The basic results of most wind tunnel tests are “forces and moments”—the loads placed on the model by moving air. But investigators are interested in much more. To facilitate stress analysis and structural design, engineers drill minute holes, sometimes numbering in the thousands, in the skin of a model and connect them to pressure sensors. Another way to measure pressure involves a chameleon-like paint that changes color under pressure. To observe the paths taken by the air as it races past the model, tufts—which may be fluorescent filaments or just snippets of ordinary knitting yarn—are attached to the model like hair plugs. Alternatively, the model can be painted with a mixture of kerosene and a fine powder like talc or the china clay used for ceramics; the kerosene evaporates in the tunnel, leaving behind the tracks of the airflow like silt deposited by a flood. Slender streams of smoke help visualize flow paths, or, in some tests, the model is immersed in slowly flowing water and enmeshed in fine strands of fluorescent dye that glow under ultraviolet light like so many tropical fish (Boeing studied the landing flaps of the 747 this way). Special aeroelastic models, built to imitate the flexibility and mass distribution of the full-scale airplane, test susceptibility to destructive flutter. Even noise comes in for wind tunnel testing: A large model of the Boeing 777 was tested at Ames with highly directional microphones to locate the sources of aerodynamic noise; one major culprit turned out to be the tips of the landing flaps.

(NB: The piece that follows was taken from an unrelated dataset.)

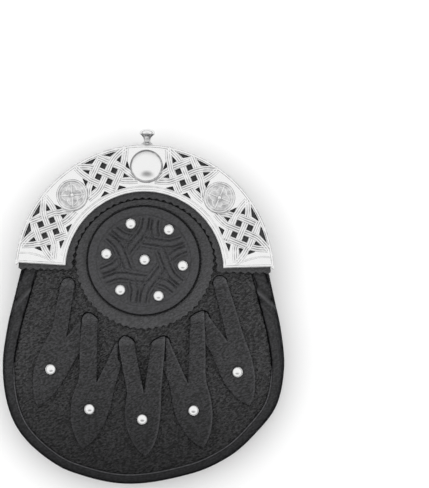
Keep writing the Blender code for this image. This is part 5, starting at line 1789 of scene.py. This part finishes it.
def leaf_edge_highlight(point, out):
    """Painted highlight on the edges that face away from the middle of the pouch, stronger on its right."""
    if point.x * out.x <= 0.0:
        return 0.0
    return (0.2 if point.x > 0.0 else 0.08) * abs(out.x)


class SPORRAN_OT_leaves(bpy.types.Operator):
    """Five leather leaves, each hung on two legs"""

    bl_idname = "sporran.leaves"
    bl_label = "Leaves"

    def execute(self, context):
        sizes = context.scene.sporran_leather
        for number, leaf in enumerate(LEAVES, start=1):
            legs = (leg_of(leaf, -1.0), leg_of(leaf, 1.0))
            body = sheet(
                leaf_outline(leaf, *legs), thickness=LEAF_THICKNESS, edge=sizes.leaf_edge, spacing=1.3 * MM,
                edge_highlight=leaf_edge_highlight,
            )

            def shine(place, legs=legs):
                """Painted highlight on the bent heads of the legs."""
                glow = 0.0
                for leg in legs:
                    if leg.way != "under" and abs((place.xy - leg.start).dot(leg.right)) < 6.0 * MM:
                        glow = max(glow, blend((place.xy - leg.start).dot(leg.along), 8.0 * MM, 3.0 * MM))
                return 0.16 * glow

            def lift(x, y, legs=legs):
                """Height of the leaf's underside, mixed from its legs by how near they are."""
                place = Vector((x, y))
                total = 0.0
                share = 0.0
                for leg in legs:
                    far = abs((place - leg.start).dot(leg.right)) / MM
                    weight = 1.0 / (0.5 + far) ** 6
                    total += weight * leg_lift(leg, place)
                    share += weight
                return total / share

            marked(body, "painted_highlight", shine)
            laid(body, on_front(lift))
            finished(
                f"leather_leaf_{number}_leather", body, "soft leaf leather",
                [f"leather_leaf_{number}"],
            )
        return {"FINISHED"}


class SPORRAN_OT_studs(bpy.types.Operator):
    """Domed studs on the boss and on the leaves"""

    bl_idname = "sporran.studs"
    bl_label = "Studs"

    def execute(self, context):
        sizes = context.scene.sporran_metal
        values = {"Radius": sizes.stud_radius, "Height": sizes.stud_height}
        on_boss = [BOSS_CENTRE, *circle(BOSS_CENTRE, BOSS_STUD_CIRCLE, 6, BOSS_STUD_TURN)]
        on_leaves = [Vector(leaf.stud) * MM for leaf in LEAVES]
        for kind, places, foot in (("boss", on_boss, BOSS_STUD_FOOT), ("leaf", on_leaves, LEAF_STUD_FOOT)):
            studs = grown("studs", [[place] for place in places], CHROME, values)
            laid(studs, on_front(foot))
            nodes = [f"{kind}_stud_{number}" for number in range(1, len(places) + 1)]
            finished(f"{kind}_studs", studs, CHROME, nodes, smooth=50.0)
        return {"FINISHED"}


# Stage


class SPORRAN_OT_stage(bpy.types.Operator):
    """Pale floor, soft studio light and the camera straight above the front"""

    bl_idname = "sporran.stage"
    bl_label = "Stage"

    def execute(self, context):
        scene = context.scene
        scene.view_settings.view_transform = "Standard"
        body = bmesh.new()
        bmesh.ops.create_grid(body, x_segments=2, y_segments=2, size=FLOOR_HALF_SIZE)
        mesh = bpy.data.meshes.new("floor")
        body.to_mesh(mesh)
        body.free()
        mesh.materials.append(finish_of("backdrop paper"))
        floor = bpy.data.objects.new("floor", mesh)
        scene.collection.objects.link(floor)

        world = bpy.data.worlds.new("soft studio")
        world.use_nodes = True
        scene.world = world
        tree = world.node_tree
        toward = node(tree, "ShaderNodeTexCoord").outputs["Generated"]
        level = node(tree, "ShaderNodeSeparateXYZ", toward).outputs["Z"]
        sky = node(tree, "ShaderNodeMapRange", level, 0.0, 0.46, 0.28, 0.97, interpolation_type="SMOOTHSTEP")
        # the dim side of the studio, wider than it is tall: it darkens the low leather and marks the domes
        dim = ((0.5, 1.0, 0.0), (-0.02, 0.38, 0.0))
        away = node(tree, "ShaderNodeVectorMath", toward, *dim, operation="MULTIPLY_ADD")
        away = node(tree, "ShaderNodeVectorMath", away, operation="LENGTH")
        shade = node(tree, "ShaderNodeMapRange", away, 0.08, 0.32, 0.36, 1.0, interpolation_type="SMOOTHSTEP")
        light = node(tree, "ShaderNodeMath", shade, sky, operation="MULTIPLY")
        colours = {"Factor": light, "A": linear("000000"), "B": linear("ffffff")}
        colour = node(tree, "ShaderNodeMix", colours, data_type="RGBA")
        fed(tree.nodes["Background"], {"Color": colour, "Strength": SKY_STRENGTH})
        for name, place, size, power in LAMPS:
            data = bpy.data.lights.new(name, "AREA")
            data.shape = "SQUARE"
            data.size = size
            data.energy = power
            lamp = bpy.data.objects.new(name, data)
            # the metal mirrors the even sky, not the lamps
            lamp.visible_glossy = False
            lamp.location = place
            lamp.rotation_euler = (-Vector(place)).to_track_quat("-Z", "Y").to_euler()
            scene.collection.objects.link(lamp)

        data = bpy.data.cameras.new("camera")
        data.lens = CAMERA_LENS
        data.sensor_width = CAMERA_SENSOR
        data.sensor_fit = "AUTO"
        data.clip_end = 20.0
        camera = bpy.data.objects.new("camera", data)
        camera.location = (*CAMERA_POINT, FRAME_HEIGHT * CAMERA_LENS / CAMERA_SENSOR + FRONT_PEAK)
        camera.rotation_euler = (0.0, 0.0, math.radians(CAMERA_TURN))
        scene.collection.objects.link(camera)
        scene.camera = camera
        return {"FINISHED"}


OPERATORS = (
    SPORRAN_OT_front_panel,
    SPORRAN_OT_gusset,
    SPORRAN_OT_back_panel,
    SPORRAN_OT_back_patch,
    SPORRAN_OT_closure_strap,
    SPORRAN_OT_rings,
    SPORRAN_OT_cantle_backing,
    SPORRAN_OT_cantle,
    SPORRAN_OT_medallions,
    SPORRAN_OT_dome_and_finial,
    SPORRAN_OT_boss,
    SPORRAN_OT_leaves,
    SPORRAN_OT_studs,
    SPORRAN_OT_stage,
)


class SPORRAN_PT_panel(bpy.types.Panel):
    """Sporran pouch: its sizes, colours and pieces"""

    bl_label = "Sporran Pouch"
    bl_idname = "SPORRAN_PT_panel"
    bl_space_type = "VIEW_3D"
    bl_region_type = "UI"
    bl_category = "Sporran"

    def draw(self, context):
        layout = self.layout
        scene = context.scene
        for group in (scene.sporran_leather, scene.sporran_metal, scene.sporran_finish):
            box = layout.box()
            for name in group.__annotations__:
                box.prop(group, name)
        for operator in OPERATORS:
            layout.operator(operator.bl_idname)


CLASSES = (SporranLeatherSizes, SporranMetalSizes, SporranFinish, *OPERATORS, SPORRAN_PT_panel)


def register():
    for item in CLASSES:
        bpy.utils.register_class(item)
    bpy.types.Scene.sporran_leather = bpy.props.PointerProperty(type=SporranLeatherSizes)
    bpy.types.Scene.sporran_metal = bpy.props.PointerProperty(type=SporranMetalSizes)
    bpy.types.Scene.sporran_finish = bpy.props.PointerProperty(type=SporranFinish)


def unregister():
    del bpy.types.Scene.sporran_finish
    del bpy.types.Scene.sporran_metal
    del bpy.types.Scene.sporran_leather
    for item in reversed(CLASSES):
        bpy.utils.unregister_class(item)


def main():
    register()
    for operator in OPERATORS:
        getattr(bpy.ops.sporran, operator.bl_idname.split(".")[1])()


if __name__ == "__main__":
    main()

Though most wind tunnel models are eventually discarded, those of airplanes still in production or certain types of use are kept in storage, to be dusted off and re-tested when modifications are contemplated or problems arise in service. One of those is Ames’ three-percent model of the space shuttle. After the 2003 Columbia disaster heightened concern about the trajectories of falling foam and ice, the highly detailed model was re-tested to assess the effects of replacing a large slab of foam that covered wiring and hydraulic lines on the external propellant tank with small metal shields. Ames first subjected the changes to computational investigation, using its supercomputer, then tested them in the wind tunnel to confirm the results. The agreement, remarkably, was good, though the task—involving tumbling irregular shapes with turbulent and separated flows, and large differences in scale for different components—was, from a computational standpoint, extremely difficult. “This was a big win for CFD,” boasts NASA’s Stuart Rogers, an aerodynamicist and award-winning developer of computational aerodynamics software, who directed the analysis. “We’ve come a long way.”

It’s ironic that at the same time numerical analysis challenges the primacy of the wind tunnel for aerodynamics research, the creation of wind tunnel models is becoming increasingly digital. The same computer-aided, design-generated digital definition of the airplane’s shape serves as a basis for both CFD and wind tunnel models. Specialist shops like Tri-Models—there are four or five independent ones in the United States, in addition to those operated by airframe manufacturers—employ numerically controlled milling machines that shave away at aluminum or stainless steel billets within closed cabinets while minders twiddle their thumbs. Completed models are then mounted on a measuring table and their contours checked at thousands of points with an electronic indicator. The hum of ventilation fans is interrupted only by faint bleeps of electronic satisfaction as the coordinates of each point are tucked away in a computer file.

At Ames, Kurtis Long, an irrepressibly good-natured specialist in the aerodynamics of surface ships, adjusts the alignment of a yard-long ship model in a wind tunnel test section. The purpose of the test is to map air disturbances in the wake of ships’ superstructures, because helicopters landing on their aft decks may fly through them.

Long’s model ship—delicately detailed, down to each railing, antenna, and hatch—came into being in Valencia, California. Valencia’s industrial parks contain several firms engaged in the futuristic business of stereolithography (SL), a way to manufacture single examples of complex objects by a completely robotic photochemical process.

SL creates solid objects of extreme complexity by selectively hardening an epoxy-like liquid with laser light. The process begins with a computer file, a cloud of numbers defining the shape of an object as a series of cross-sections at intervals of a few thousandths of an inch. Inside the SL machine, a simple metal cabinet with an angled window—think of it as a three-dimensional printer—an ultraviolet laser dances across the surface of several gallons of liquid photopolymer, a clear plastic liquid that hardens when the laser contacts it. A perforated floor immersed in the polymer drops by a few thousandths of an inch and the tremulous blue-violet light, directed by the computer file, sketches anew. Over and over and over—there is no sound, no one watches, no waste results. When the process, which advances at a rate of inches per hour, is finished, the perforated floor rises to the surface and the newborn object—a gear, a turbine, a wing, a ship, anything you like—emerges from the liquid like Aphrodite: perfect, virginal, and untouched by human hands.

Stereolithography and numerically controlled machining represent the final stage in the withdrawal of the human touch from the making of wind tunnel models. The craftsmen who carved mahogany for Douglas and Northrop and Lockheed are mostly gone; likewise the sheet metal men who built up countless impeccable wing sections for NACA, and the artisans whose files and sanders sculpted massive steel to the precision of a clockwork. Their skill was impressive, and no doubt their satisfaction was great. But technology moves forward, toward pilotless airplanes built by pilotless machines, and the art and science of wind tunnel testing moves with it.